Generational accounting supporters have called attention to the “unfunded liabilities” they project for the Government; but they have failed to take into account the additions to the non-government sector from projected Government deficit spending. This is incomplete, inaccurate, and biased accounting.
The accounting relationship between the US Government and the non-government sector is given by the equation: Government Deficits (whether “funded” by debt, reserve, or currency liabilities) = Non-Government Savings. So, for every liability the government generates, there is an equal volume of assets added to the Non-Government sectors.

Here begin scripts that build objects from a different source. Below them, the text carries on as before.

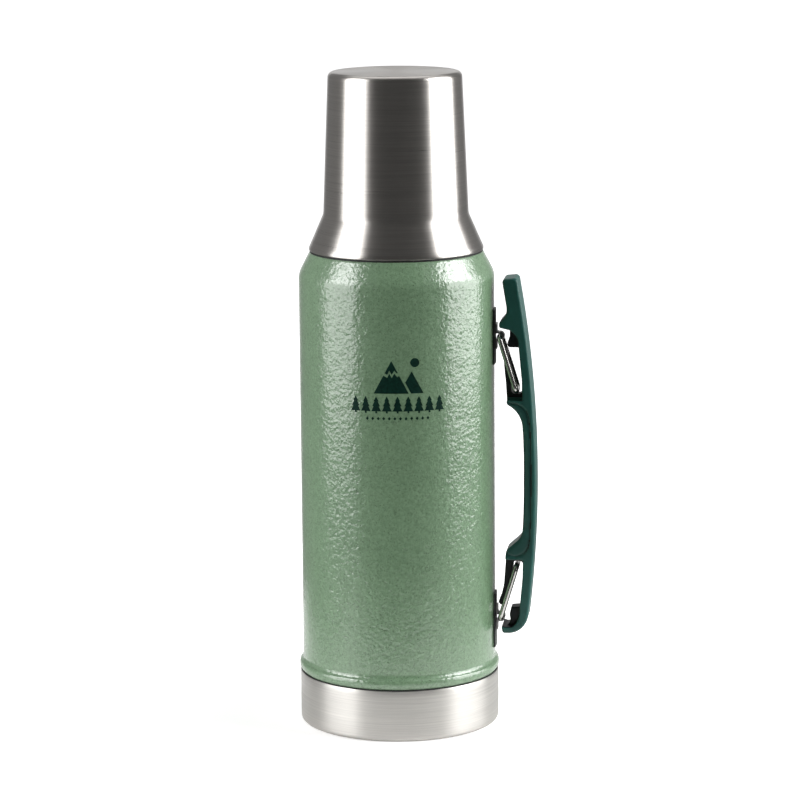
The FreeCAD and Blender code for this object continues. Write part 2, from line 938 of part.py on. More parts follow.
def handle_outline():
    """Side view of the whole handle, clockwise: down the bowed spine, round the lower hook,
    up the palm and round the upper hook."""
    reach, palm = size("handle_mid_reach"), size("palm_reach")
    spine, bow, mid = size("spine_round"), size("palm_round"), size("handle_mid_height")
    upper, lower = size("upper_pivot"), size("lower_pivot")
    return [
        Corner(reach, mid, spine, -1),
        Corner(reach - 4.2, lower + 3.7, spine, -1),
        *lower_hook(reach, lower),
        Corner(palm - 0.6, lower + 50.6, 8.0, 1),
        Corner(palm, mid, bow, 1),
        Corner(palm - 0.5, upper - 50.3, bow, 1),
        *upper_hook(reach, upper),
    ]


def handle_recesses():
    """Side pockets that narrow the web at each end, where the bails' strands lie."""
    upper, lower = size("upper_pivot"), size("lower_pivot")
    reach = size("handle_mid_reach")
    return [
        [
            Corner(reach - 26.0, upper - 34.7),
            Corner(reach - 7.1, upper - 34.7),
            Corner(reach - 7.6, upper - 29.5),
            Corner(reach - 7.7, upper - 23.4),
            Corner(reach - 8.5, upper - 14.7),
            Corner(reach - 9.4, upper - 4.7),
            Corner(reach - 14.4, upper + 4.3, 9.0, 1),
            Corner(reach - 26.0, upper + 4.3),
        ],
        [
            Corner(reach - 26.0, lower - 2.0),
            Corner(reach - 18.7, lower - 2.0),
            Corner(reach - 16.6, lower - 4.1, 3.2, 1),
            Corner(reach - 13.2, lower - 3.9),
            Corner(reach - 9.2, lower + 3.0, 8.0, 1),
            Corner(reach - 9.1, lower + 6.6),
            Corner(reach - 8.2, lower + 16.2),
            Corner(reach - 7.5, lower + 23.7),
            Corner(reach - 7.3, lower + 34.0),
            Corner(reach - 26.0, lower + 34.0),
        ],
    ]


def handle_body():
    """Moulded handle: a bowed grip with a slotted, narrowed web at each end."""
    body = new_body("handle_body")
    width, web = size("handle_width"), size("web_width")
    outline = new_sketch(body, "XZ_Plane", "outline")
    draw(outline, handle_outline())
    pad(body, outline, width, symmetric=True)
    for side in (1, -1):
        for number, corners in enumerate(handle_recesses(), start=1):
            name = f"recess_{number}_{'near' if side > 0 else 'far'}"
            sketch = new_sketch(body, "XZ_Plane", name, web / 2 * side)
            draw(sketch, corners)
            pocket(body, sketch, width / 2, outward=side > 0)
    return body


# ---- Build, check and write ---------------------------------------------------------------

pieces = [
    outer_shell(),
    base_cup(),
    base_seal_ring(),
    outer_bottom(),
    vacuum_seal(),
    getter_clip(),
    getter_pellet(),
    inner_bottle(),
    neck_collar(),
    seam_gasket(),
    cup_shell(),
    cup_liner(),
    cup_thread_ring(),
    stopper_body(),
    stopper_insulation(),
    stopper_seal(),
    stopper_knob(),
    handle_body(),
]
for end in ("upper", "lower"):
    pivot = size(f"{end}_pivot")
    lean = size("bail_lean")
    pieces.append(bracket_plate(f"{end}_bracket_plate", size(f"{end}_plate")))
    pieces.append(hinge_clip(f"{end}_hinge_clip", pivot))
    pieces.append(bail(f"{end}_bail", pivot, Size(180) - lean if end == "upper" else lean))

doc.recompute()
problems = []
for item in doc.Objects:
    if any(state in ("Invalid", "Error") for state in item.State):
        problems.append(f"{item.Name} is {item.State}")
for piece in pieces:
    if piece.Shape.isNull() or not piece.Shape.isValid() or not piece.Shape.Solids:
        problems.append(f"{piece.Label} has no valid solid")
if problems:
    raise SystemExit("\n".join(problems))

os.makedirs("parts", exist_ok=True)
for piece in pieces:
    piece.Shape.exportStep(f"parts/{piece.Label}.step")
    box = piece.Shape.BoundBox
    print(
        f"{piece.Label:20s} {piece.Shape.Volume:10.1f} mm3  solids {len(piece.Shape.Solids)}"
        f"  x {box.XMin:6.1f} {box.XMax:6.1f}  y {box.YMin:6.1f} {box.YMax:6.1f}"
        f"  z {box.ZMin:6.1f} {box.ZMax:6.1f}"
    )
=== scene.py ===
import math

import bpy
import bmesh
import numpy as np
from mathutils import Matrix, Vector


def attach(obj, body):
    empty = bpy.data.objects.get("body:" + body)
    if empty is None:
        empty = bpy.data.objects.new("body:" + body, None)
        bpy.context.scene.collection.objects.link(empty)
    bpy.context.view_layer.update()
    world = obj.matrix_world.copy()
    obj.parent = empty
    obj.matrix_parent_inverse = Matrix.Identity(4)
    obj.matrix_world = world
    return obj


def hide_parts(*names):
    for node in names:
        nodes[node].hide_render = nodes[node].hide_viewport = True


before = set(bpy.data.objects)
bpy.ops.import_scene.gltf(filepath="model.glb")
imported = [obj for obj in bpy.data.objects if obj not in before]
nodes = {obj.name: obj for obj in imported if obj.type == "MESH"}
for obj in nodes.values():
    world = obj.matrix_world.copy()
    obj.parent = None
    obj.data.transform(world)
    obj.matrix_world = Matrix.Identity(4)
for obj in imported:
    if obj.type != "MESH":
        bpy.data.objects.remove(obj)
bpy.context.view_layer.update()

MM = 0.001

# Sizes in millimetres, in the CAD frame.
BODY_RADIUS = 53.4
SHELL_WALL = 0.5
SHELL_FOOT = 3.5
BEAD_TOP = 36.6
SHOULDER_FOOT = 247.4
CONE_RADIUS = 52.1
CONE_FOOT = 252.9
SEAM_RADIUS = 47.6
SEAM_HEIGHT = 262.1
NECK_RADIUS = 31.0
NECK_TOP = 283.0
BASE_RADIUS = 55.0
BASE_TOP = 28.6
BASE_WALL = 0.7
CUP_RADIUS = 36.5
CUP_TOP = 360.0
HANDLE_HALF_WIDTH = 9.0
WEB_HALF_WIDTH = 4.5
HANDLE_REACH = 76.8
HANDLE_MIDDLE = 135.0
SPINE_ROUND = 640.0

CAMERA_AZIMUTH = 6.7
CAMERA_DISTANCE = 1870.9
CAMERA_HEIGHT = 523.4
CAMERA_PITCH = 10.424
CAMERA_ROLL = -0.475
CAMERA_LENS = 155.73
CAMERA_SHIFT = 0.0031


# ---- Profiles and lathed pieces --------------------------------------------------------

SHARP_ANGLE = 35


def arc(start, end, radius, turn, steps):
    """Points from start to end, without start, on an arc that turns left (1) or right (-1)."""
    a, b = np.array(start, float), np.array(end, float)
    chord = b - a
    length = np.linalg.norm(chord)
    rise = math.sqrt(max(radius * radius - length * length / 4, 0.0))
    normal = np.array([-chord[1], chord[0]]) / length
    centre = (a + b) / 2 + normal * rise * turn
    first = math.atan2(*(a - centre)[::-1])
    sweep = 2 * math.asin(min(1.0, length / 2 / radius)) * turn
    return [
        tuple(centre + radius * np.array([math.cos(first + sweep * k / steps),
                                          math.sin(first + sweep * k / steps)]))
        for k in range(1, steps + 1)
    ]


def profile(corners, spacing=None):
    """Outline from corners (r, z) or (r, z, radius, turn[, steps]); a straight run longer than
    spacing gets points in between."""
    points = [corners[0][:2]]
    for corner in corners[1:]:
        start, end = points[-1], corner[:2]
        if len(corner) > 2:
            steps = corner[4] if len(corner) > 4 else 10
            points += arc(start, end, corner[2], corner[3], steps)
            continue
        length = math.dist(start, end)
        steps = max(1, math.ceil(length / spacing)) if spacing else 1
        for k in range(1, steps + 1):
            points.append(tuple(np.add(start, np.subtract(end, start) * k / steps)))
    return points


def new_piece(name, verts, faces):
    """A smooth-shaded mesh object whose hard edges stay sharp."""
    mesh = bpy.data.meshes.new(name)
    mesh.from_pydata([tuple(v) for v in verts], [], faces)
    mesh.validate()
    mesh.update()
    piece = bpy.data.objects.new(name, mesh)
    bpy.context.scene.collection.objects.link(piece)
    mesh.shade_smooth()
    mesh.set_sharp_from_angle(angle=math.radians(SHARP_ANGLE))
    return piece


def lathe(name, outline, segments, shift=None):
    """Turns a closed outline about Z. shift(theta, radius, z) moves each point radially."""
    outline = np.array(outline, float)
    on_axis = outline[:, 0] < 1e-6
    theta = np.arange(segments) * 2 * math.pi / segments
    verts, rows = [], []
    for (radius, height), alone in zip(outline, on_axis):
        start = len(verts)
        if alone:
            verts.append((0.0, 0.0, height * MM))
            rows.append([start] * segments)
            continue
        reach = np.full(segments, radius)
        if shift is not None:
            reach = reach + shift(theta, radius, height)
        ring = np.stack([reach * np.cos(theta), reach * np.sin(theta)], 1) * MM
        verts += [(x, y, height * MM) for x, y in ring]
        rows.append(list(range(start, start + segments)))
    faces = []
    count = len(rows)
    closed = not (on_axis[0] and on_axis[-1])
    for i in range(count if closed else count - 1):
        low, high = rows[i], rows[(i + 1) % count]
        for k in range(segments):
            loop = [low[k], low[(k + 1) % segments], high[(k + 1) % segments], high[k]]
            loop = list(dict.fromkeys(loop))
            if len(loop) > 2:
                faces.append(loop)
    return new_piece(name, verts, faces)


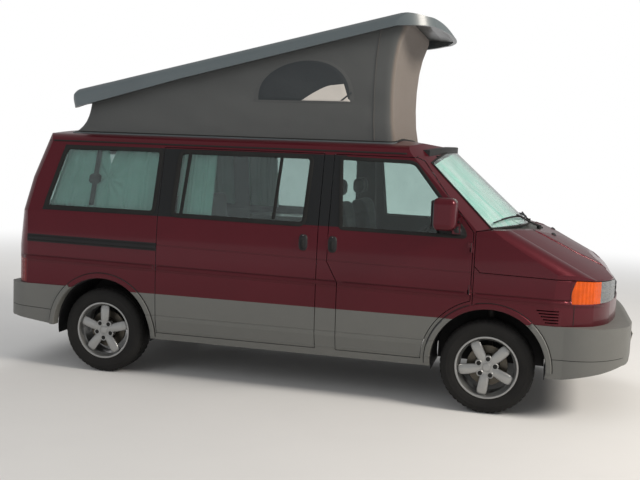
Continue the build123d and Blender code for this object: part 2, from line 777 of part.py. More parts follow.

Where is that reality in the generational accounting/fiscal gap/”fiscal burden” approach? Where is the recognition for example, that if the “unfunded liability” 75 years out is equal to $222 Trillion, then if it were “funded” either through direct government creation of reserves or through selling debt instruments, or through some combination of the two, the $222 Trillion “funded liability” would then be matched by $222 Trillion in non-government assets?
Summing up, proposed generational account-based legislation biases fiscal policy towards austerity. As such, it is fiscally irresponsible. It would enshrine in legislation a method and associated economic models and theories that are pure nonsense. Passing such legislation would not only create bad economic effects, but it would cloud our thinking about how best to respond to the failure of the analysis it would engender.
Real Fiscal Responsibility can only be achieved if we defeat any and all generational accounting-based legislation. We must do that to safeguard the Federal Government fiscal policy space we will need if we’re going to recapture America for the 99% and reduce the growing inequality that austerity in Government spending has created among us.